Millions out of work, economists claiming different story – here’s the lowdown on the ‘hidden’ gig economy
POCATELLO, Idaho (KIFI/KIDK) - The clock is ticking, leaving millions of unemployed Americans nervously waiting to see if their federal relief will suddenly lapse.
Federal lawmakers have until December 31st to renew two programs under the CARES Act — The Pandemic Unemployment Assistance Program and the Pandemic Emergency Unemployment Compensation Program.
A whopping 13.5 million people are relying on one of these two programs, and just to put this into perspective - the population of the entire state of Idaho is nearly 1.78 million people, which is a mere fraction of the people relying on these programs. Still doesn’t hit home? This is about three times the population of Los Angeles, which is the second largest city in the US.
The number of workers who have been unemployed thanks to the Covid-19 pandemic rose by 40 percent to 21 million people by November, according to the US Labor Department.
The country is seeing unprecedented unemployment numbers, which keeps getting worse as most of the world is now entering a second, stricter lockdown and Idaho is one of several states rolling-back its reopening stages.
“Honestly, I didn’t know what I was going to do,” Robert Wardlow said, after he was laid-off from his company in Pocatello in June.
Since we are unable to obtain a statement from his former company, we will not name them in this article.
Like millions others, Wardlow immediately started applying for jobs in an unforgiving economy.
The Labor Department shows Wardlow is one of the 19.5 million Americans who were out of a job in September after the pandemic caused their employer to close-up shop. This is actually down from the 24.2 million in August.
Without much luck and a family at home who needed the income, he decided to turn his carpentry skills into a career.
In fact, he makes-up an extremely large population of Americans who were forced to do this exact thing after the pandemic left them jobless - turning their passions and side-hustles into their soul-source of income, known as the gig economy.
But it’s nearly impossible to determine how many people actually make-up the gig economy right now since most of them don’t have to file applications or jump through all of the same federal or state ‘red tape’ most traditional business owners need to do first.
“Someone could make that decision in their bedroom, they become a ‘gig worker’, and they fly under the radar,” Small Business Development Center regional director Ann Swanson said. “Those folks can be in business without doing anything more than just deciding to be.”
Swanson added, the PEUC and PUC benefits are mainly for those who have already been running some sort of business before the pandemic sent them in a financial spiral.
“So, none of that money is earmarked for new businesses at all,” she added.
This means newcomers forced to be a part of the gig economy to keep their families fed, such as Wardlow, are not counted in the 13.5 million people relying on those federal dollars.
Not only that, Wardlow didn’t even apply for any sort of financial help since he realized his time not spent finding new jobs is costing him more than what the government could offer.

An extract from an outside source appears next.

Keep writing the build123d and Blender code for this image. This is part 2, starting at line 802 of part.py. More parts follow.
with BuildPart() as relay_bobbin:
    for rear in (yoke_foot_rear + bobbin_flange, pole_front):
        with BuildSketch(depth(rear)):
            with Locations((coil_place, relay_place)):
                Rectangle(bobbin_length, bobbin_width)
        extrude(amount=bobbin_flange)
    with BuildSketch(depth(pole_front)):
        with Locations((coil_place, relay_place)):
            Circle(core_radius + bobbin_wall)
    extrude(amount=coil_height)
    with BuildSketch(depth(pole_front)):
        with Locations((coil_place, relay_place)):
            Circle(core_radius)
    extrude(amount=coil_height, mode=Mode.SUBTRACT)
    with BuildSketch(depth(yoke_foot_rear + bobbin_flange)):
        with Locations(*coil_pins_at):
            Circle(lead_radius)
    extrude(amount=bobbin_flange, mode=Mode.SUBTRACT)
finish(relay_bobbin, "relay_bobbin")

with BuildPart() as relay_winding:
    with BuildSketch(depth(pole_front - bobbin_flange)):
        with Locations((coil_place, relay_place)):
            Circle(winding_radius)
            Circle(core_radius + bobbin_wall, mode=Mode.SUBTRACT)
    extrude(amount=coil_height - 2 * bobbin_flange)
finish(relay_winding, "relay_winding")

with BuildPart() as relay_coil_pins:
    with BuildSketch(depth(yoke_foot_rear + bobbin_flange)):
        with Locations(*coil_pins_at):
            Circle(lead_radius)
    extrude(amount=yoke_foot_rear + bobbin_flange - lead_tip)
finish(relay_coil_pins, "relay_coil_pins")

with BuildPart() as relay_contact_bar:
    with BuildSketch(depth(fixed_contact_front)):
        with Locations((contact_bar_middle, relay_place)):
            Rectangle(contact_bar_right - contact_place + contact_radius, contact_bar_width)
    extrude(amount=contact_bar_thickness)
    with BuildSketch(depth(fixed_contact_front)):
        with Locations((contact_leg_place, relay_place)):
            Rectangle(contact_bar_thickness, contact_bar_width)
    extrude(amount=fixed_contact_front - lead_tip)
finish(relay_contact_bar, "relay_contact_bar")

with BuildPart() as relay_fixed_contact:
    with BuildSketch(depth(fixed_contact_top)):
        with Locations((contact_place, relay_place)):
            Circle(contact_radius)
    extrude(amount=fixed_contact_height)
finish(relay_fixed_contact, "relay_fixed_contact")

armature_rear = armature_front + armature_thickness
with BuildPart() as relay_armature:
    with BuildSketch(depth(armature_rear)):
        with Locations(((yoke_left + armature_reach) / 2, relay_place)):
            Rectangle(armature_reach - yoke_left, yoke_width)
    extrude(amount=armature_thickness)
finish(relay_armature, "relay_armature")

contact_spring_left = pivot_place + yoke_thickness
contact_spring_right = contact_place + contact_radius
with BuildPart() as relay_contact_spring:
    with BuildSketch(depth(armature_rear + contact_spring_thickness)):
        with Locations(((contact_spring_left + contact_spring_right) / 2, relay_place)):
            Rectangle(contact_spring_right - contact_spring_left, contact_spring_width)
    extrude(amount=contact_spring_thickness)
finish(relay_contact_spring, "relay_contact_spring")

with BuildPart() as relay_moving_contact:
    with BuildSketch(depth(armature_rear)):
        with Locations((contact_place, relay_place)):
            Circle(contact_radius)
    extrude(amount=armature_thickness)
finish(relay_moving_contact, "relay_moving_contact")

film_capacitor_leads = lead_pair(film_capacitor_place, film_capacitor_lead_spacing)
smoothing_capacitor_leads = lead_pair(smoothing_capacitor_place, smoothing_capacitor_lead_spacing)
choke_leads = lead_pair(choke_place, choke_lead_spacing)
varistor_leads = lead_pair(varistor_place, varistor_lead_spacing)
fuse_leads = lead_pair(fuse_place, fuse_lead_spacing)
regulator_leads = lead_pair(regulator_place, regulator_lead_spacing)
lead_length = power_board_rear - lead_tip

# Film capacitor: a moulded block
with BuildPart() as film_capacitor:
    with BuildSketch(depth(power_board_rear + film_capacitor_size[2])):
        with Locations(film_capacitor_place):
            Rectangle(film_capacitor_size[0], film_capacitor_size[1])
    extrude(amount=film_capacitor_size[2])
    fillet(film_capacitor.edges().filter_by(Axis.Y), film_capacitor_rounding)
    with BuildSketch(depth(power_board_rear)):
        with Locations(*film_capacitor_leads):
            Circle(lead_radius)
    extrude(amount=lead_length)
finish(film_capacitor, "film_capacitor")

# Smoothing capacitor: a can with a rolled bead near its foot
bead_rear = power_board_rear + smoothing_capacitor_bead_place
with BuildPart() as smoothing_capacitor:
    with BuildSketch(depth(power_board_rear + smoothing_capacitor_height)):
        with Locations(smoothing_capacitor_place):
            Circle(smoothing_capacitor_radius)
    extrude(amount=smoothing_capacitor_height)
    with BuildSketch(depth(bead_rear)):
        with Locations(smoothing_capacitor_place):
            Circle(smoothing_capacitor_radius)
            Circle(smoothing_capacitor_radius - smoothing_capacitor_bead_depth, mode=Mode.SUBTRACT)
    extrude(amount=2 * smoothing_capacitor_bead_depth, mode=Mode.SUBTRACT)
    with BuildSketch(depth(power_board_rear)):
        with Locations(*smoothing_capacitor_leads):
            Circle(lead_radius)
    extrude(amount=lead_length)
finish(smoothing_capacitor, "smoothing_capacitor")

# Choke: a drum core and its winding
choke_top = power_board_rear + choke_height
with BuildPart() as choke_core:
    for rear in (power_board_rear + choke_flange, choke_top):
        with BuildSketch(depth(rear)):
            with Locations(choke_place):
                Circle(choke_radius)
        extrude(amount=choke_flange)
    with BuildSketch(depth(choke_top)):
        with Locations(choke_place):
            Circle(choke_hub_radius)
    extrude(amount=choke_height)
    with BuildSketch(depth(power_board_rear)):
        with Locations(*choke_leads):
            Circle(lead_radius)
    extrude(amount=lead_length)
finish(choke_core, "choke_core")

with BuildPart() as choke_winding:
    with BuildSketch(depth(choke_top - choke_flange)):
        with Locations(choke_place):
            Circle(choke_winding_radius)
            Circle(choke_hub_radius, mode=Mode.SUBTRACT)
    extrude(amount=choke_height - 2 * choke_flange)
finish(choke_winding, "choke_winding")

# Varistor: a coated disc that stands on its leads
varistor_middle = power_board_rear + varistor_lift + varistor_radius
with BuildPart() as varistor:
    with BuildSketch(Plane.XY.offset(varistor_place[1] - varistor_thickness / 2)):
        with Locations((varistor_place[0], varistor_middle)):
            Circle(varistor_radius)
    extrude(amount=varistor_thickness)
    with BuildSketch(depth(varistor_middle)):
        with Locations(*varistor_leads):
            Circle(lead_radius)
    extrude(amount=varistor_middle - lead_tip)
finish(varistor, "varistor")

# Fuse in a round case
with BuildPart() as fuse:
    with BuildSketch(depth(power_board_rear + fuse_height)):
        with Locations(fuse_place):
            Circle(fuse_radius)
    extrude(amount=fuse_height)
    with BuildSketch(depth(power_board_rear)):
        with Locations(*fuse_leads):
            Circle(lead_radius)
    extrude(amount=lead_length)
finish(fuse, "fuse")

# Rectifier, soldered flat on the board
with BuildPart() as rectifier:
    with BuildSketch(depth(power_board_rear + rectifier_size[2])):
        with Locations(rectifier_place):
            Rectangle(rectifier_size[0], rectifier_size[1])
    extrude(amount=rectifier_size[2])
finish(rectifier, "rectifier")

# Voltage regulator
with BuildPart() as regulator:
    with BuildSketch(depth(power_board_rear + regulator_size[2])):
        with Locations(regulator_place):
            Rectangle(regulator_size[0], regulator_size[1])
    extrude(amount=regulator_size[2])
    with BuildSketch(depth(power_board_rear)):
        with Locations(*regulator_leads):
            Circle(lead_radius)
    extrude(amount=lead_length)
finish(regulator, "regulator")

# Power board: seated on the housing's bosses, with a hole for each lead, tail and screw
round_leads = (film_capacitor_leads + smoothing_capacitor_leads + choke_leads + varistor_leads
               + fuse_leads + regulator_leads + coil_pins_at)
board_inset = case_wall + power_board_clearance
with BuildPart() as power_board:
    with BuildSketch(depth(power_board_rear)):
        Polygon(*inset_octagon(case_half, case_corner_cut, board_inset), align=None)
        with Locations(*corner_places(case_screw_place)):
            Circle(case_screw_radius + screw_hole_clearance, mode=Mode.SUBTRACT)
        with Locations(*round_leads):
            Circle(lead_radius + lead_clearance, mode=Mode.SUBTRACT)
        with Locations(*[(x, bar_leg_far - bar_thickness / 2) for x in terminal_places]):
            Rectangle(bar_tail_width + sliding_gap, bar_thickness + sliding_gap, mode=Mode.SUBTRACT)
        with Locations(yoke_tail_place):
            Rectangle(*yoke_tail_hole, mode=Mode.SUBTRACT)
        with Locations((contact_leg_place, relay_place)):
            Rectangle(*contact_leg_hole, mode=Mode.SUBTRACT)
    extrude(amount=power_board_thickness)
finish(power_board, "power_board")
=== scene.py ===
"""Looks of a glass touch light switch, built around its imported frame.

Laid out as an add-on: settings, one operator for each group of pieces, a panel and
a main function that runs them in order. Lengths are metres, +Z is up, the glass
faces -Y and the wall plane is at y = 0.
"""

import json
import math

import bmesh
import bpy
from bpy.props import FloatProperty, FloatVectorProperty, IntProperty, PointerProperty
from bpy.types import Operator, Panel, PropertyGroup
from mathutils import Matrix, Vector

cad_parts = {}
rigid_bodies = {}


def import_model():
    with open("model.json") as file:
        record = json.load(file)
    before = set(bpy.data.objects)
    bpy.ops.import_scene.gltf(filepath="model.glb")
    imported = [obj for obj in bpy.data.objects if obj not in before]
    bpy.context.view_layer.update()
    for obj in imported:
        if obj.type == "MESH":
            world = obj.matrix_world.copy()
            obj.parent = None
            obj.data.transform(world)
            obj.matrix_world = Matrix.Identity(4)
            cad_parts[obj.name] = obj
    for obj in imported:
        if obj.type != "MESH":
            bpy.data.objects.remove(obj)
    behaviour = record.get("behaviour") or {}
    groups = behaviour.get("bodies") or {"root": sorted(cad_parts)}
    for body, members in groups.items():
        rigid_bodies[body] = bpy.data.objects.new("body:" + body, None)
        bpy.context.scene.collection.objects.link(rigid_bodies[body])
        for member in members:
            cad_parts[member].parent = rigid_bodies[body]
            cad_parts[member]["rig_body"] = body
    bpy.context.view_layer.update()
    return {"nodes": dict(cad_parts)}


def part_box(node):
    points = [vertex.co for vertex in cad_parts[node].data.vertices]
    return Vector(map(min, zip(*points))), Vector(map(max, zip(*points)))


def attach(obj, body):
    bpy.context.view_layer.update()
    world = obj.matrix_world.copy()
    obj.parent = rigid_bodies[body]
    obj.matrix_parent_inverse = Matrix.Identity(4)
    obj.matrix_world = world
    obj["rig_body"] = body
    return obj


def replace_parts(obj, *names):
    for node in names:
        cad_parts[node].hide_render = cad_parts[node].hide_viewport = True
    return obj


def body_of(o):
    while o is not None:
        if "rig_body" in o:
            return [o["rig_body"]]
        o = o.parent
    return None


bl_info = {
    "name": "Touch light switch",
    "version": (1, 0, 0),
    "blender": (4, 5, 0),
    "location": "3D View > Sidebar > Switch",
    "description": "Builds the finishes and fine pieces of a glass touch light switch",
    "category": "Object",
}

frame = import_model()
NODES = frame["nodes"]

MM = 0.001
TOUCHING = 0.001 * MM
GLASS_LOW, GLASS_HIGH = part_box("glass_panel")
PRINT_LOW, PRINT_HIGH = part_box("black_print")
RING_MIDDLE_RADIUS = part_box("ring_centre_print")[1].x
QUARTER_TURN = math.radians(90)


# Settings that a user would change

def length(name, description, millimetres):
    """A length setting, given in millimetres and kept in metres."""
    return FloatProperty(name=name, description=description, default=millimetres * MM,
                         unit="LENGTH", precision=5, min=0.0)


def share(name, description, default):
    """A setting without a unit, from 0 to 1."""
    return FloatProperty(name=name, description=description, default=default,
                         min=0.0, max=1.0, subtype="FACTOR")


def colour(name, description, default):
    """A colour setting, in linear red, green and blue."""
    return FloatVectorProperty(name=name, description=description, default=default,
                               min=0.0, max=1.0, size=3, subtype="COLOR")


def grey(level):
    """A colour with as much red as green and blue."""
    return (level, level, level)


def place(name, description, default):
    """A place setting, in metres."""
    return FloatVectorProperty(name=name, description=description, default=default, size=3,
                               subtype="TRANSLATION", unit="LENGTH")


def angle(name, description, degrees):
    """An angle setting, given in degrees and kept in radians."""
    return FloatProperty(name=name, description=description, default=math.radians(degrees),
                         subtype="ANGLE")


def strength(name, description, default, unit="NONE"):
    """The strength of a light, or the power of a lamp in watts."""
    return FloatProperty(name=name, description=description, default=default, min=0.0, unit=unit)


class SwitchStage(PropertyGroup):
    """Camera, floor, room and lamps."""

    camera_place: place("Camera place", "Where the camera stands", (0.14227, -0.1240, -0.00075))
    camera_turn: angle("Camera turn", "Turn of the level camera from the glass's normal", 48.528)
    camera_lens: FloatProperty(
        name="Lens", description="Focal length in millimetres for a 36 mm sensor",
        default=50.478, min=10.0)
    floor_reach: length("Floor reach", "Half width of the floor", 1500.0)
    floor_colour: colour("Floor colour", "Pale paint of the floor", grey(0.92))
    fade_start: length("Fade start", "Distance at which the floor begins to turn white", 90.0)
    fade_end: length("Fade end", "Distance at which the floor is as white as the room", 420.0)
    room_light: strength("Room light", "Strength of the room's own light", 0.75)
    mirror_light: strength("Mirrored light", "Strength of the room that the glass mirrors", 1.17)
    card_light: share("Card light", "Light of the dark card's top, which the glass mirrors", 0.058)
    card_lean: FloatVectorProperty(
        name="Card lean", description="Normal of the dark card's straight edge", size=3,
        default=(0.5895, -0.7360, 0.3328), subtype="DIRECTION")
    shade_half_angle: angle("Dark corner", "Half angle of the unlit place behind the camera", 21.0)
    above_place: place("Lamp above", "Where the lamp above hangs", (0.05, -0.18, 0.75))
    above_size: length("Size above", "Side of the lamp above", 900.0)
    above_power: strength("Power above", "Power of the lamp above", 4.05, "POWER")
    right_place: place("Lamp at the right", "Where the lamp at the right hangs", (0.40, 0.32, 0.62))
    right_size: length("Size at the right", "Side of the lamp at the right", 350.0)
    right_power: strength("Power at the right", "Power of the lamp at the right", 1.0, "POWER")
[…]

After Wardlow is hired to build a new porch or lay tiles, he’s out of a job until he can find someone else who needs his handiwork.

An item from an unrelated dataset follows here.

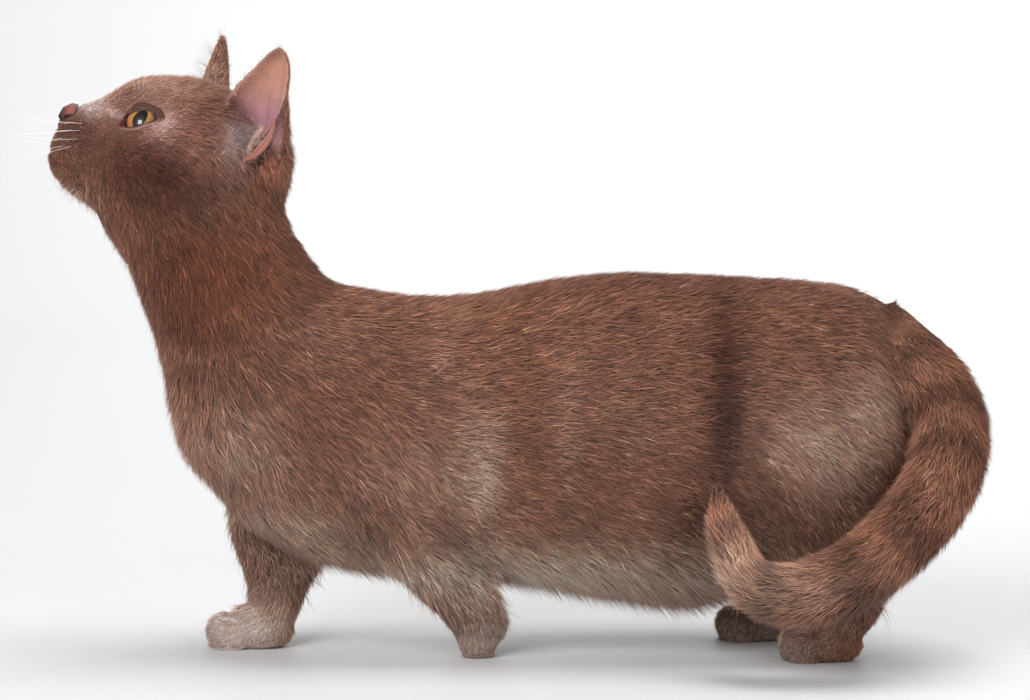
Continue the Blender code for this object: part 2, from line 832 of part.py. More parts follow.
def main():
    clear_scene()
    coat = material("coat", COAT, 0.85)
    eye = material("eye", AMBER, 0.08, 1.0)
    leather = material("nose_leather", NOSE_SKIN, 0.45)
    body = thinned(sculpt(), BODY_TRIANGLES)
    rind = swollen(body, SEAM)
    tail = biggest(cut(skin_rings(tail_rings(tail_part(0.06, 1.0, 32), 16)), rind))
    left, right = (biggest(cut(shape, rind)) for shape in ears())
    body = cut(body, box((0, 0, -20), (400, 300, 20)))
    body, eyes = open_face(body)
    body, nose = part_nose(body)
    for slab in seams():
        body = cut(body, slab)
    solids = {}
    for part in loose_parts(body):
        points = read_points(part)
        middle = (points.max(axis=0) + points.min(axis=0)) / 2
        name = min(PLACES, key=lambda n: np.linalg.norm(middle - np.array(PLACES[n])))
        print("part", name, len(part.vertices), np.round(middle, 1), round(bulk(part), 1))
        solids[name] = (part, coat)
    solids["nose"] = (biggest(nose), leather)
    solids["eye_left"], solids["eye_right"] = (eyes[0], eye), (eyes[1], eye)
    solids["ear_left"] = (decimated(left, EAR_TRIANGLES), coat)
    solids["ear_right"] = (decimated(right, EAR_TRIANGLES), coat)
    for name, part in zip(("tail_base", "tail_middle", "tail_tip"), split_tail(tail)):
        solids[name] = (part, coat)
    finish(solids)


main()
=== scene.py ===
import math

import bmesh
import bpy
import numpy as np
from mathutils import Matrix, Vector
from mathutils.bvhtree import BVHTree


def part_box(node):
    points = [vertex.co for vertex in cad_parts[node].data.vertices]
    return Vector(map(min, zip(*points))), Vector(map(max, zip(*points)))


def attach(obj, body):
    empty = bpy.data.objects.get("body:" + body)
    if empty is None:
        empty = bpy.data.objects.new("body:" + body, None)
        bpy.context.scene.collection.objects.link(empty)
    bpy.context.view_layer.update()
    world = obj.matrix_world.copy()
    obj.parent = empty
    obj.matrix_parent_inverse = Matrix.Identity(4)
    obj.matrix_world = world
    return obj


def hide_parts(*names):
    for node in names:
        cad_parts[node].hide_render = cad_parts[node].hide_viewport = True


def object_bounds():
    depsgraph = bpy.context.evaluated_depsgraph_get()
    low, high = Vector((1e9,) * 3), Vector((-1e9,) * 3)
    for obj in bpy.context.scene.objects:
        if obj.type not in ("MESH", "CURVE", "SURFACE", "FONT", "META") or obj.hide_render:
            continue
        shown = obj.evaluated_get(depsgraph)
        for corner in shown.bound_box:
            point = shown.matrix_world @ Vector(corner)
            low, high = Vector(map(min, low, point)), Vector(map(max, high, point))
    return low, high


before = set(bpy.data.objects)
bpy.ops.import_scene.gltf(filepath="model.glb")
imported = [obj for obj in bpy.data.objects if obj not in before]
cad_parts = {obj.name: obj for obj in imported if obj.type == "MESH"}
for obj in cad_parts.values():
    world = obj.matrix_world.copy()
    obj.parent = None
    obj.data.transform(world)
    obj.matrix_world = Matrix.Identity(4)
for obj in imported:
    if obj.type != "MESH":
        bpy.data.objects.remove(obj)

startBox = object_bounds()
mm = 0.001

fleshNodes = [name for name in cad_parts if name.split("_")[0] not in ("eye", "nose")]
print("cat: the frame is in, flesh nodes", len(fleshNodes))


def tone(red, green, blue):
    # a screen colour, 0 to 255, as light
    return np.array([(c / 255 / 12.92 if c < 10.3 else ((c / 255 + 0.055) / 1.055) ** 2.4)
                     for c in (red, green, blue)])


# the middle of the body from side to side, and the head's own axes
torsoMiddle = sum(np.array(c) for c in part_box("torso")) / 2
midX = torsoMiddle[0] - 10.4 * mm
midY = torsoMiddle[1] + 0.1 * mm
headFacts = {"pitch": 25.0, "eyeForward": 14.2 * mm, "eyeUp": -0.6 * mm}
eyeMiddle = {side: sum(np.array(c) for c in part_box("eye_" + side)) / 2 for side in ("left", "right")}
headLeft = eyeMiddle["left"] - eyeMiddle["right"]
headLeft /= np.linalg.norm(headLeft)
headLevel = np.cross(headLeft, (0, 0, 1))
headTilt = math.radians(headFacts["pitch"])
headForward = headLevel * math.cos(headTilt) + np.array((0, 0, 1)) * math.sin(headTilt)
headUp = np.array((0, 0, 1)) * math.cos(headTilt) - headLevel * math.sin(headTilt)
headMiddle = (eyeMiddle["left"] + eyeMiddle["right"]) / 2
headMiddle = headMiddle - headForward * headFacts["eyeForward"] - headUp * headFacts["eyeUp"]


def headSpot(forward, sideways, up):
    # a place in the head's own frame, in mm
    return headMiddle + (headForward * forward + headLeft * sideways + headUp * up) * mm


def bodySpot(x, y, z):
    # a place on the body in mm, y counted from the middle line
    return np.array((x * mm + midX, y * mm + midY, z * mm))


def bodyPlace(points):
    # the reverse of bodySpot: mm, counted from the middle line
    return points / mm - np.array((midX / mm, midY / mm, 0))


def withinBox(name, points, slack):
    low, high = (np.array(c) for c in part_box(name))
    return ((points > low - slack) & (points < high + slack)).all(axis=1), low, high


def readPoints(mesh):
    points = np.empty(len(mesh.vertices) * 3, np.float32)
    mesh.vertices.foreach_get("co", points)
    return points.reshape(-1, 3).astype(float)


def readNormals(mesh):
    normals = np.empty(len(mesh.vertices) * 3, np.float32)
    mesh.vertices.foreach_get("normal", normals)
    return normals.reshape(-1, 3).astype(float)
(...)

But he still went above and beyond and filled-out all of the proper paperwork to make sure Unique Construction, LLC can operate as a proper company, and has since already hired two employees, whom he made sure he could provide medical insurance benefits.

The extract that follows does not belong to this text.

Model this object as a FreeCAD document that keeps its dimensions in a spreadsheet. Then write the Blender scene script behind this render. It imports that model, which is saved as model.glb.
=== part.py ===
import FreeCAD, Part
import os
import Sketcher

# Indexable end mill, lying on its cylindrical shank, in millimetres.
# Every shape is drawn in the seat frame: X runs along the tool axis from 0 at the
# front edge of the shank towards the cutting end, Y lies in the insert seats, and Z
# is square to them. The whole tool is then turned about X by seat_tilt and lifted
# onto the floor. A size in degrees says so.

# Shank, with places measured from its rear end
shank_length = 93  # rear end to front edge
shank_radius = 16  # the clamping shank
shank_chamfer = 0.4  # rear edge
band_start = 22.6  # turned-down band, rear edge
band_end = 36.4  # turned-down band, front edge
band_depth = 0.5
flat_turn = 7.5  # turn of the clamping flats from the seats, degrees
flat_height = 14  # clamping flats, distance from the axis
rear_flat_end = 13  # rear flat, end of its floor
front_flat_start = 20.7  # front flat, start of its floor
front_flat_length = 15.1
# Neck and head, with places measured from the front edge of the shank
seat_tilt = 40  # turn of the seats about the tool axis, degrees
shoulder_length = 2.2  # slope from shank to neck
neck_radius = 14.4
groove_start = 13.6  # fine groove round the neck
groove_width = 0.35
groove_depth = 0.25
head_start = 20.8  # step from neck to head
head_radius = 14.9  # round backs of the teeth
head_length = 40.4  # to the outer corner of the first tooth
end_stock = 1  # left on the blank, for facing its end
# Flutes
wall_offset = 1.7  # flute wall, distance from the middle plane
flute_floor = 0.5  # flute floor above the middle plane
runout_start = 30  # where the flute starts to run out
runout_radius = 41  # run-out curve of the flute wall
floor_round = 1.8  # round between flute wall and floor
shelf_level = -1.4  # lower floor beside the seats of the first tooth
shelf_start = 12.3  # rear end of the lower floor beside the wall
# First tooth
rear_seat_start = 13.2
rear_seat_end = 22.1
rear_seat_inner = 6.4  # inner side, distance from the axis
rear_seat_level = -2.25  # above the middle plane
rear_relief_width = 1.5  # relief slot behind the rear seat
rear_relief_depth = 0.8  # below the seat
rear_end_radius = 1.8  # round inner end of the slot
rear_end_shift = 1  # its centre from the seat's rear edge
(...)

Most people don’t go to those limits, but he tapped into his 401K benefits and made the decision to turn this company into something that will last for years.
“It’s a lot of work and it gets expensive. It seems like (sic) every new job I get, I have to buy a new tool,” Wardlow said. “I got out $35,000 to buy my trailer and tools and now I think I’m down to just $7,000.”
So we’re seeing a record number of people out of work, and what could be an even larger, unprecedented number of gig workers who are unaccounted for, yet economists continue to claim our unemployment numbers are lowering.
Something’s not adding-up.
Swanson said her department was also bewildered to not see a huge influx in new applications after southeastern Idaho was hit by pandemic’s economic fallout.
“Typically, when there’s a shock in the economy, the real fallout for small businesses doesn’t happen for another 12 to 18 months,” Swanson pointed-out.
So, in areas such as southeastern Idaho, lower-wage workers have been hit the hardest by lay-offs, in terms of how many jobs have been lost, and at the same time, are the slowest to bounce-back.
While this is happening, larger companies such as Amazon, are able to hire workers and even open new facilities (such as the one slated to open this season in the Twin Falls area), as smaller companies continue to cut jobs and side-hustles continue to struggle as the demand for goods and services just isn’t there.
The result is exactly what we’re seeing: a job market being pulled in two different directions at the same time and economists telling a different story than what your neighbors and friends are struggling to deal with in the field.
Swanson stresses, those looking to start their own business should seek the free advice and expertise of the Small Business Development Center. In case you missed that, I’ll say it again - it’s free.
“We offer bookkeeping help, financial statement assistance, and we now have a CPA on staff to answer your tax questions as well as an e-commerce web developer,” Swanson said. “We have a lot of resources for small businesses or anyone looking to start one, and it’s all taxpayer funded.”